-------- Task material --------

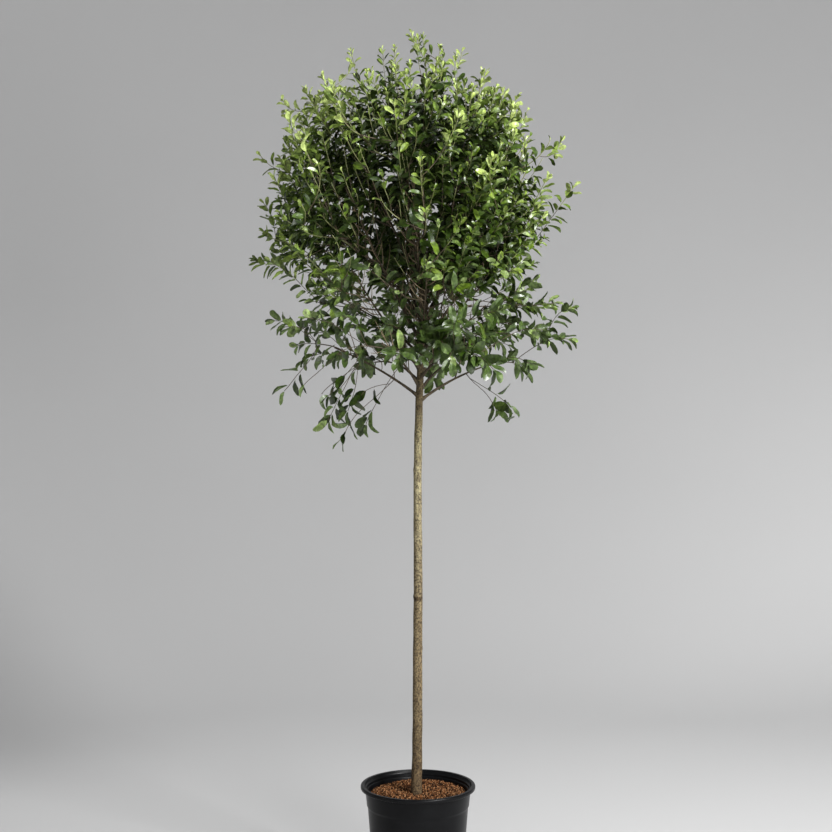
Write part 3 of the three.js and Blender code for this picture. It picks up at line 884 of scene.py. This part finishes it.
class Look:
    """A material in the making. Its patterns lie in the object's own space, in metres."""

    def __init__(self, name, roughness, specular):
        self.material = bpy.data.materials.new(name)
        self.material.use_nodes = True
        self.tree = self.material.node_tree
        self.set_inputs(self.shader, {"Roughness": roughness, "Specular IOR Level": specular})

    @property
    def shader(self):
        return self.tree.nodes["Principled BSDF"]

    def set_inputs(self, node, inputs):
        """Sets inputs to values, or links them to other nodes' outputs."""
        for name, value in inputs.items():
            if isinstance(value, bpy.types.NodeSocket):
                self.tree.links.new(value, node.inputs[name])
            else:
                node.inputs[name].default_value = value

    def node(self, kind, inputs):
        node = self.tree.nodes.new("ShaderNode" + kind)
        self.set_inputs(node, inputs)
        return node

    def place(self):
        return self.node("TexCoord", {}).outputs["Object"]

    def noise(self, scale, detail, stretch=None):
        place = self.place()
        if stretch:
            place = self.node("Mapping", {"Vector": place, "Scale": stretch}).outputs["Vector"]
        return self.node("TexNoise", {"Vector": place, "Scale": scale, "Detail": detail}).outputs["Fac"]

    def along_height(self, low, high):
        """0 at one height and 1 at another."""
        height = self.node("SeparateXYZ", {"Vector": self.place()}).outputs["Z"]
        span = {"Value": height, "From Min": low, "From Max": high}
        return self.node("MapRange", span).outputs["Result"]

    def ramp(self, source, stops):
        """Colours at places along a pattern, blended between."""
        node = self.node("ValToRGB", {"Fac": source})
        points = node.color_ramp.elements
        while len(points) < len(stops):
            points.new(0.5)
        for point, (place, colour) in zip(points, stops):
            point.position = place
            point.color = (*colour, 1)
        return node.outputs["Color"]

    def multiplied(self, first, second):
        node = self.node("Mix", {"Factor": 1})
        node.data_type = "RGBA"
        node.blend_type = "MULTIPLY"
        self.set_inputs(node, {"A": first, "B": second})
        return node.outputs["Result"]

    def paint(self, colours):
        self.set_inputs(self.shader, {"Base Color": colours})

    def bump(self, source, height, strength):
        relief = {"Height": source, "Distance": height, "Strength": strength}
        self.set_inputs(self.shader, {"Normal": self.node("Bump", relief).outputs["Normal"]})


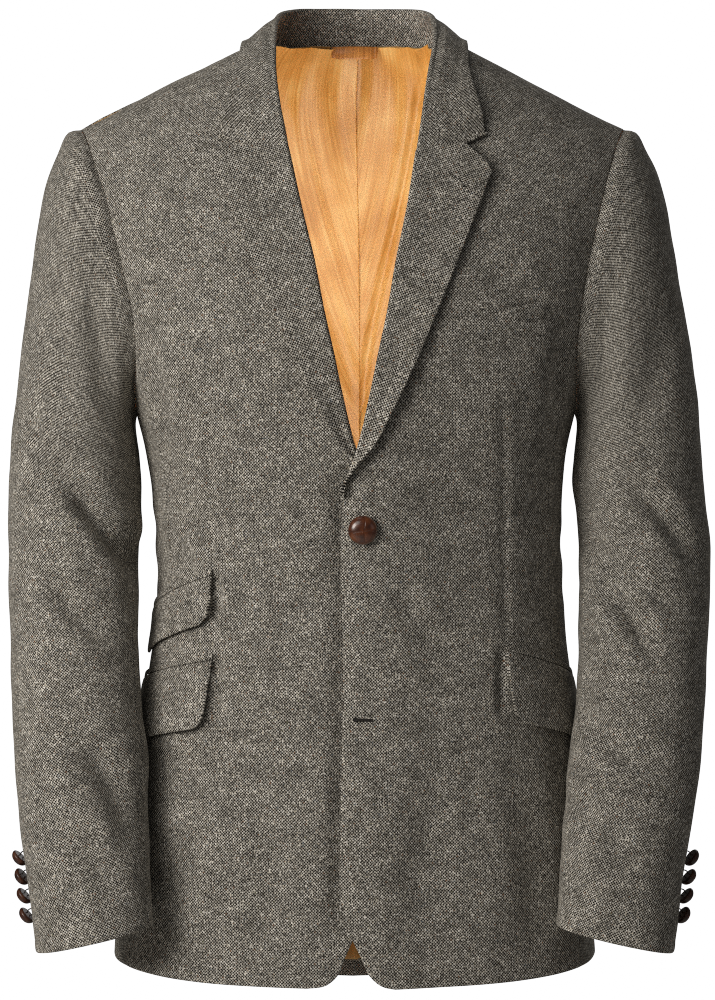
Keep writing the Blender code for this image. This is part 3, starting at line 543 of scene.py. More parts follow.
def distances(place):
    """How far round from centre front, and up from the chest line, each place lies along the cloth."""
    at = []
    for axis, knots in enumerate((FORM_TURNS, FORM_RISES)):
        index = np.interp(place[..., axis], knots, np.arange(len(knots)))
        at.append(np.clip(index, 0, len(knots) - 1.001))
    low_i, low_j = (index.astype(int) for index in at)
    part_i, part_j = at[0] - low_i, at[1] - low_j
    found = []
    for far in (FAR_ROUND, FAR_UP):
        low = far[low_i, low_j] * (1 - part_i) + far[low_i + 1, low_j] * part_i
        high = far[low_i, low_j + 1] * (1 - part_i) + far[low_i + 1, low_j + 1] * part_i
        found.append(low * (1 - part_j) + high * part_j)
    return np.stack(found, -1)


def grid_distances(grid):
    """Distances along a grid of points: from the first column, and from the first row."""
    across = np.linalg.norm(np.diff(grid, axis=1), axis=-1)
    up = np.linalg.norm(np.diff(grid, axis=0), axis=-1)
    first = np.concatenate([0 * across[:, :1], np.cumsum(across, 1)], 1)
    bottom = np.concatenate([0 * up[:1], np.cumsum(up, 0)])
    return first, bottom


def grid_weave(grid, tilt=0.0):
    """Weave lengths along a grid of points, from its middle column, turned by tilt."""
    first, bottom = grid_distances(grid)
    middle = first.shape[1] // 2
    u, v = first - first[:, middle : middle + 1], bottom[:, middle : middle + 1] + 0 * bottom
    return tilted(np.stack([u, v], -1), tilt)


def tilted(weave, tilt):
    u, v = weave[..., 0], weave[..., 1]
    return np.stack([u * cos(tilt) - v * sin(tilt), u * sin(tilt) + v * cos(tilt)], -1)


# ---- creases and soft hollows -------------------------------------------------------------------


def creases(x, z, rows):
    """Heights of soft creases, each a trough between two points with a low ridge on both sides."""
    total = np.zeros(np.shape(x))
    for x0, z0, x1, z1, width, depth, bow in rows:
        dx, dz = x1 - x0, z1 - z0
        length = hypot(dx, dz)
        t = ((x - x0) * dx + (z - z0) * dz) / length**2
        off = ((x - x0) * dz - (z - z0) * dx) / length - bow * 4 * t * (1 - t)
        fade = ease(t, -0.15, 0.35) * (1 - ease(t, 0.6, 1.15))
        d = (off / width) ** 2
        total -= depth * fade * (1 - 1.3 * d) * np.exp(-0.8 * d)
    return total


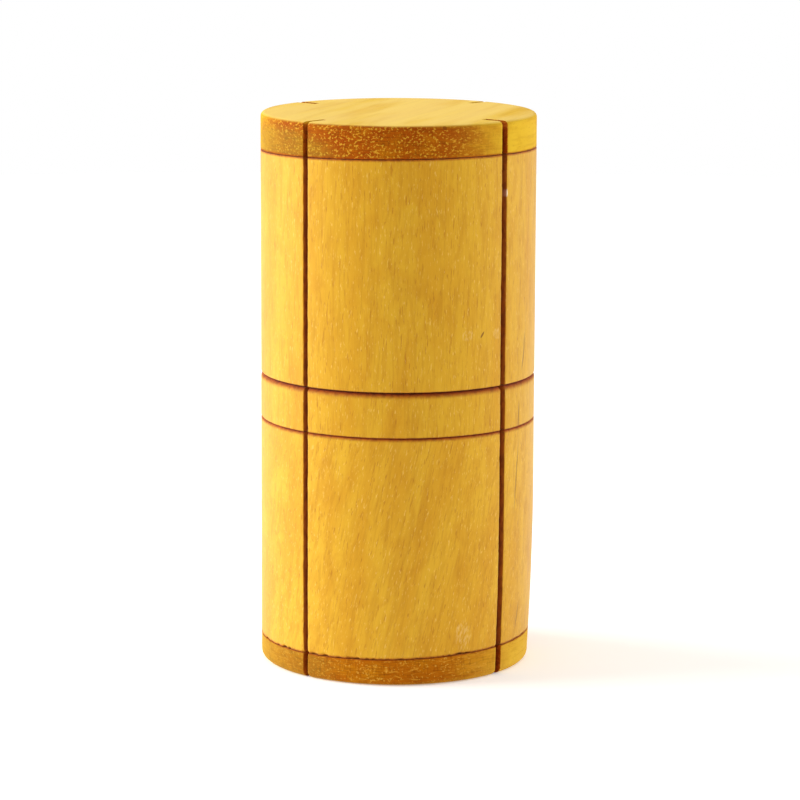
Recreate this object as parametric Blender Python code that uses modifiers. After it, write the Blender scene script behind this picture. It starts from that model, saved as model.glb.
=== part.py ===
"""A wooden cryptex: a round box that opens by turning a ring and a half, then pulling.

Two hollow barrels stand end to end with a narrow code ring between them. The lower barrel and its
cap stay still. A slotted guide sleeve turns inside it, and the code ring turns on the sleeve. The
upper barrel carries a vault tube whose two pegs slide in the sleeve's slot. Each peg sits under a
gate, a collar with one gap. The upper half lifts off only when both gaps stand over the pegs.

Blender 4.5, metres, +Z up, origin at the middle of the underside.
"""

import math

import bpy
import bmesh
from mathutils import Matrix, Vector

MM = 0.001

# Outer form
BODY_RADIUS = 25.0 * MM
HEIGHT = 100.5 * MM
BOTTOM_SEAM = 5.1 * MM
RING_BOTTOM_SEAM = 45.0 * MM
RING_TOP_SEAM = 53.1 * MM
TOP_SEAM = 94.0 * MM
SEAM_GAP = 0.3 * MM
RING_TOP_GAP = 0.45 * MM
TOP_RIM_ROUND = 1.3 * MM
BOTTOM_RIM_ROUND = 1.2 * MM
RING_TOP_EASE = 0.6 * MM
LOWER_MOUTH_EASE = 0.4 * MM

# The glued cap joints are not quite square: their rise for each unit of run along X and along Y
TOP_SEAM_TILT = (0.0243, -0.0089)
BOTTOM_SEAM_TILT = (0.0104, 0.0223)
LEVEL_TOLERANCE = 0.05 * MM

# The foot of the box is sanded a little lean on one side
LEAN_DEPTH = 0.95 * MM
LEAN_HEIGHT = 34.0 * MM
LEAN_DIRECTION = math.radians(41.0)
LEAN_LEVELS = 5

# Four saw kerfs run the whole height, a quarter turn apart, on the X and Y axes
QUARTER = math.pi / 2
KERF_DEPTH = 5.0 * MM
KERF_WIDTH_ON_X = 1.3 * MM
KERF_WIDTH_ON_Y = 1.0 * MM

# Bore through barrels and ring, and the tubes inside it
BORE_RADIUS = 16.0 * MM
SLEEVE_RADIUS = 12.0 * MM
VAULT_RADIUS = 9.5 * MM
VAULT_BORE_RADIUS = 7.0 * MM
FIT = 0.3 * MM
TURNING_CLEARANCE = 0.6 * MM

# Locking pegs, and the gaps that let them through. Pegs, slot and gaps look along -Y.
PEG_TURN = -QUARTER
PEG_RADIUS = 1.8 * MM
PEG_REACH = 15.0 * MM
RING_PEG_HEIGHT = 46.9 * MM
LOWER_PEG_HEIGHT = 36.0 * MM
GATE_GAP = 4.4 * MM
SLOT_WIDTH = 4.2 * MM
SLOT_FLOOR = 33.2 * MM
FALSE_GATE_DEPTH = 1.5 * MM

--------

Extract the listing in its entirety, matching it exactly.

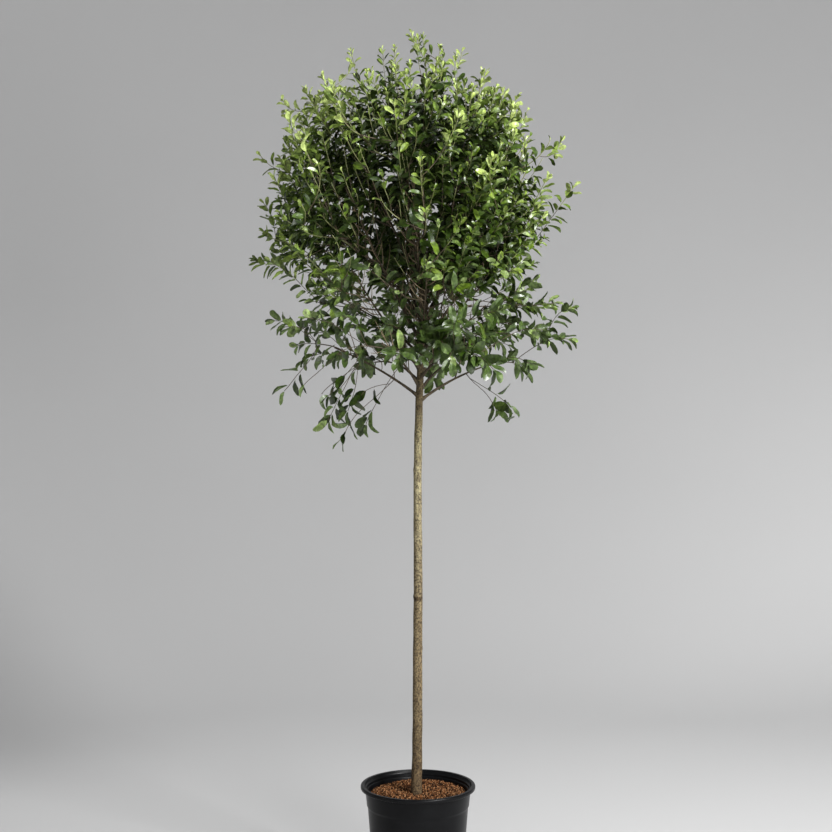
Write part 3 of the three.js and Blender code for this picture. It picks up at line 884 of scene.py. This part finishes it.
class Look:
    """A material in the making. Its patterns lie in the object's own space, in metres."""

    def __init__(self, name, roughness, specular):
        self.material = bpy.data.materials.new(name)
        self.material.use_nodes = True
        self.tree = self.material.node_tree
        self.set_inputs(self.shader, {"Roughness": roughness, "Specular IOR Level": specular})

    @property
    def shader(self):
        return self.tree.nodes["Principled BSDF"]

    def set_inputs(self, node, inputs):
        """Sets inputs to values, or links them to other nodes' outputs."""
        for name, value in inputs.items():
            if isinstance(value, bpy.types.NodeSocket):
                self.tree.links.new(value, node.inputs[name])
            else:
                node.inputs[name].default_value = value

    def node(self, kind, inputs):
        node = self.tree.nodes.new("ShaderNode" + kind)
        self.set_inputs(node, inputs)
        return node

    def place(self):
        return self.node("TexCoord", {}).outputs["Object"]

    def noise(self, scale, detail, stretch=None):
        place = self.place()
        if stretch:
            place = self.node("Mapping", {"Vector": place, "Scale": stretch}).outputs["Vector"]
        return self.node("TexNoise", {"Vector": place, "Scale": scale, "Detail": detail}).outputs["Fac"]

    def along_height(self, low, high):
        """0 at one height and 1 at another."""
        height = self.node("SeparateXYZ", {"Vector": self.place()}).outputs["Z"]
        span = {"Value": height, "From Min": low, "From Max": high}
        return self.node("MapRange", span).outputs["Result"]

    def ramp(self, source, stops):
        """Colours at places along a pattern, blended between."""
        node = self.node("ValToRGB", {"Fac": source})
        points = node.color_ramp.elements
        while len(points) < len(stops):
            points.new(0.5)
        for point, (place, colour) in zip(points, stops):
            point.position = place
            point.color = (*colour, 1)
        return node.outputs["Color"]

    def multiplied(self, first, second):
        node = self.node("Mix", {"Factor": 1})
        node.data_type = "RGBA"
        node.blend_type = "MULTIPLY"
        self.set_inputs(node, {"A": first, "B": second})
        return node.outputs["Result"]

    def paint(self, colours):
        self.set_inputs(self.shader, {"Base Color": colours})

    def bump(self, source, height, strength):
        relief = {"Height": source, "Distance": height, "Strength": strength}
        self.set_inputs(self.shader, {"Normal": self.node("Bump", relief).outputs["Normal"]})


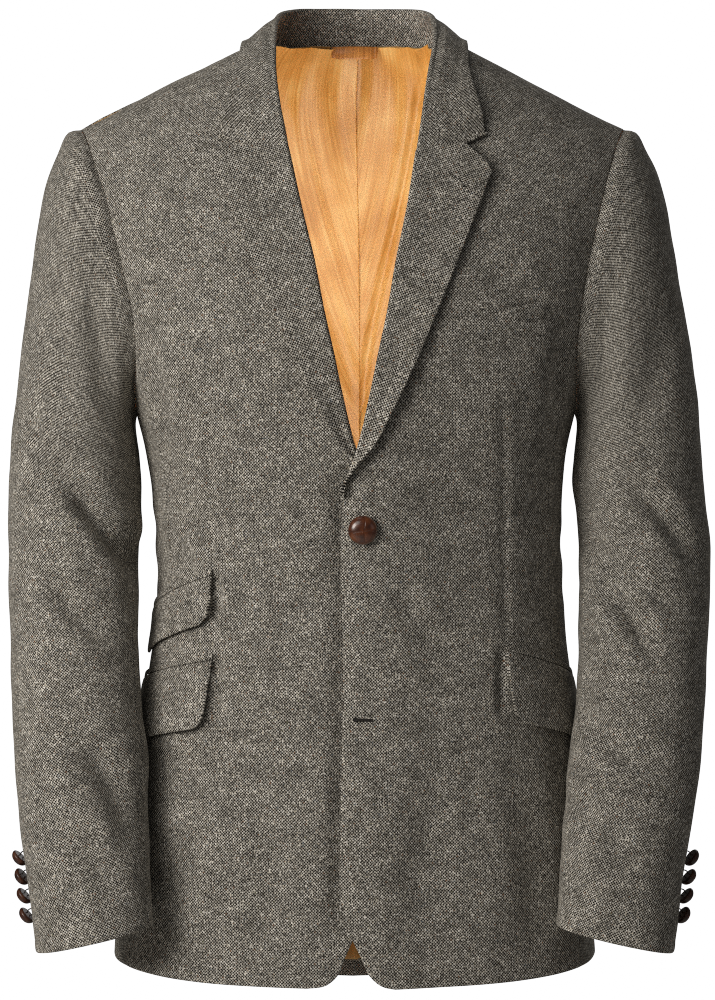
Keep writing the Blender code for this image. This is part 3, starting at line 543 of scene.py. More parts follow.
def distances(place):
    """How far round from centre front, and up from the chest line, each place lies along the cloth."""
    at = []
    for axis, knots in enumerate((FORM_TURNS, FORM_RISES)):
        index = np.interp(place[..., axis], knots, np.arange(len(knots)))
        at.append(np.clip(index, 0, len(knots) - 1.001))
    low_i, low_j = (index.astype(int) for index in at)
    part_i, part_j = at[0] - low_i, at[1] - low_j
    found = []
    for far in (FAR_ROUND, FAR_UP):
        low = far[low_i, low_j] * (1 - part_i) + far[low_i + 1, low_j] * part_i
        high = far[low_i, low_j + 1] * (1 - part_i) + far[low_i + 1, low_j + 1] * part_i
        found.append(low * (1 - part_j) + high * part_j)
    return np.stack(found, -1)


def grid_distances(grid):
    """Distances along a grid of points: from the first column, and from the first row."""
    across = np.linalg.norm(np.diff(grid, axis=1), axis=-1)
    up = np.linalg.norm(np.diff(grid, axis=0), axis=-1)
    first = np.concatenate([0 * across[:, :1], np.cumsum(across, 1)], 1)
    bottom = np.concatenate([0 * up[:1], np.cumsum(up, 0)])
    return first, bottom


def grid_weave(grid, tilt=0.0):
    """Weave lengths along a grid of points, from its middle column, turned by tilt."""
    first, bottom = grid_distances(grid)
    middle = first.shape[1] // 2
    u, v = first - first[:, middle : middle + 1], bottom[:, middle : middle + 1] + 0 * bottom
    return tilted(np.stack([u, v], -1), tilt)


def tilted(weave, tilt):
    u, v = weave[..., 0], weave[..., 1]
    return np.stack([u * cos(tilt) - v * sin(tilt), u * sin(tilt) + v * cos(tilt)], -1)


# ---- creases and soft hollows -------------------------------------------------------------------


def creases(x, z, rows):
    """Heights of soft creases, each a trough between two points with a low ridge on both sides."""
    total = np.zeros(np.shape(x))
    for x0, z0, x1, z1, width, depth, bow in rows:
        dx, dz = x1 - x0, z1 - z0
        length = hypot(dx, dz)
        t = ((x - x0) * dx + (z - z0) * dz) / length**2
        off = ((x - x0) * dz - (z - z0) * dx) / length - bow * 4 * t * (1 - t)
        fade = ease(t, -0.15, 0.35) * (1 - ease(t, 0.6, 1.15))
        d = (off / width) ** 2
        total -= depth * fade * (1 - 1.3 * d) * np.exp(-0.8 * d)
    return total


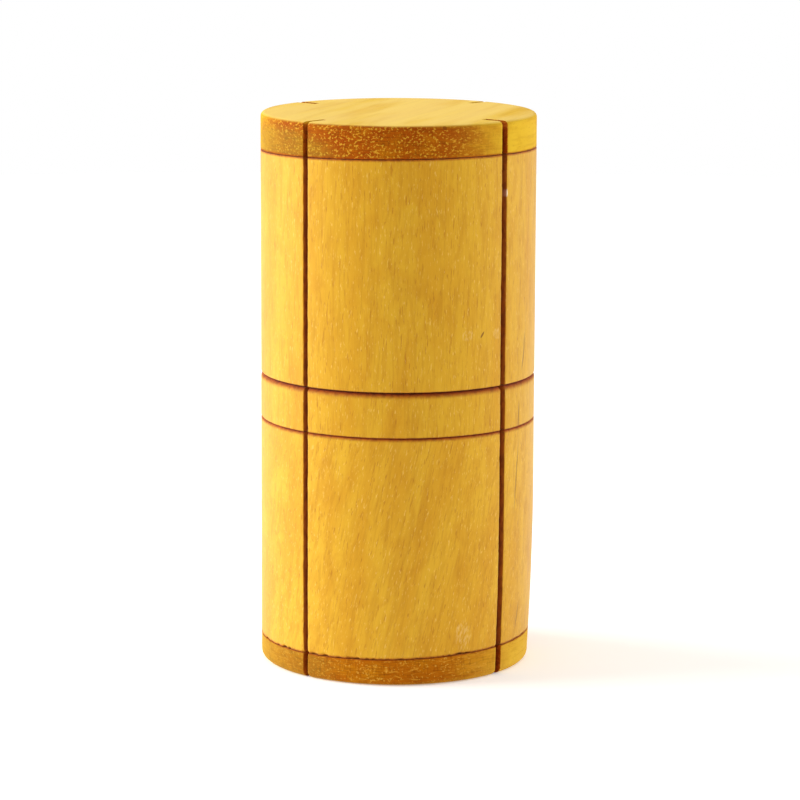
Recreate this object as parametric Blender Python code that uses modifiers. After it, write the Blender scene script behind this picture. It starts from that model, saved as model.glb.
=== part.py ===
"""A wooden cryptex: a round box that opens by turning a ring and a half, then pulling.

Two hollow barrels stand end to end with a narrow code ring between them. The lower barrel and its
cap stay still. A slotted guide sleeve turns inside it, and the code ring turns on the sleeve. The
upper barrel carries a vault tube whose two pegs slide in the sleeve's slot. Each peg sits under a
gate, a collar with one gap. The upper half lifts off only when both gaps stand over the pegs.

Blender 4.5, metres, +Z up, origin at the middle of the underside.
"""

import math

import bpy
import bmesh
from mathutils import Matrix, Vector

MM = 0.001

# Outer form
BODY_RADIUS = 25.0 * MM
HEIGHT = 100.5 * MM
BOTTOM_SEAM = 5.1 * MM
RING_BOTTOM_SEAM = 45.0 * MM
RING_TOP_SEAM = 53.1 * MM
TOP_SEAM = 94.0 * MM
SEAM_GAP = 0.3 * MM
RING_TOP_GAP = 0.45 * MM
TOP_RIM_ROUND = 1.3 * MM
BOTTOM_RIM_ROUND = 1.2 * MM
RING_TOP_EASE = 0.6 * MM
LOWER_MOUTH_EASE = 0.4 * MM

# The glued cap joints are not quite square: their rise for each unit of run along X and along Y
TOP_SEAM_TILT = (0.0243, -0.0089)
BOTTOM_SEAM_TILT = (0.0104, 0.0223)
LEVEL_TOLERANCE = 0.05 * MM

# The foot of the box is sanded a little lean on one side
LEAN_DEPTH = 0.95 * MM
LEAN_HEIGHT = 34.0 * MM
LEAN_DIRECTION = math.radians(41.0)
LEAN_LEVELS = 5

# Four saw kerfs run the whole height, a quarter turn apart, on the X and Y axes
QUARTER = math.pi / 2
KERF_DEPTH = 5.0 * MM
KERF_WIDTH_ON_X = 1.3 * MM
KERF_WIDTH_ON_Y = 1.0 * MM

# Bore through barrels and ring, and the tubes inside it
BORE_RADIUS = 16.0 * MM
SLEEVE_RADIUS = 12.0 * MM
VAULT_RADIUS = 9.5 * MM
VAULT_BORE_RADIUS = 7.0 * MM
FIT = 0.3 * MM
TURNING_CLEARANCE = 0.6 * MM

# Locking pegs, and the gaps that let them through. Pegs, slot and gaps look along -Y.
PEG_TURN = -QUARTER
PEG_RADIUS = 1.8 * MM
PEG_REACH = 15.0 * MM
RING_PEG_HEIGHT = 46.9 * MM
LOWER_PEG_HEIGHT = 36.0 * MM
GATE_GAP = 4.4 * MM
SLOT_WIDTH = 4.2 * MM
SLOT_FLOOR = 33.2 * MM
FALSE_GATE_DEPTH = 1.5 * MM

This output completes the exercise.